Susan sings and plays "Don't Know Why" at the Cabaret.


  1. These are great ideas. This summer my daughter, 8 years old and playing the fiddle, had a number of performance opportunities. First, her teacher organized some group practices to prepare for the Highland Games in Maxville Ontario. They were going to perform as a group there -some solos too. As well, some of the kids learned the Massed Fiddle tunes that would be performed by about 80 fiddles on the Friday night of the games. She went to those practices as well which were a lot of fun with fiddlers of all ages participating. And then on Tuesday nights during July there are ceilidhs at the Glengarry Celtic Music Hall of Fame where any and all fiddlers are welcome to come out and play. It was so much fun for her - and wonderful that older fiddlers were happy to see her and encourage her. She learned a lot of new tunes - developed her ear quite a bit and found purpose in her playing.

  2. What a wonderful opportunity for her! Maybe you can make it an annual event.

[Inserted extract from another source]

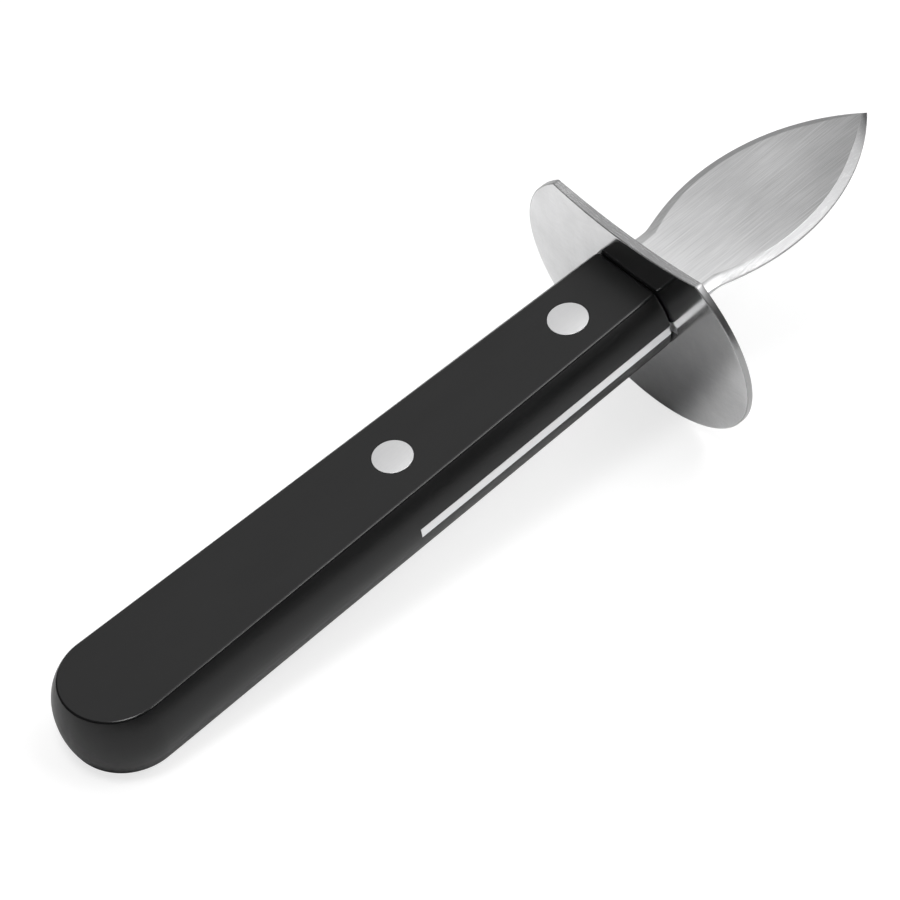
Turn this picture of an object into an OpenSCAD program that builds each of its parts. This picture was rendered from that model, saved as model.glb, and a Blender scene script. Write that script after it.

  3. This happens every year here... you can google the Maxville Highland Games... I think it's the North American Championships especially for bagpiping. A number of years ago a fiddler got on the committee and lobbied for the celtic fiddlers to have more of a part in the games. So Friday afternoon is dedicated to the youth fiddlers and Saturday is more for the adult fiddlers... and then there is the Massed Fiddlers. 46 youth fiddlers performed this year. And you can also google the Glengarry Celtic Music Hall of Fame in Williamstown. That's where the ceilidhs are held. This is the second year that Evelyn participated in the Massed Fiddles (she was the youngest last year at 7 years old - and also this year) And it was the 3rd year that she's gone to the ceilidhs. All the "old" fiddlers love the young ones to come out... it's packed with people every Tuesday night. Lots of fun.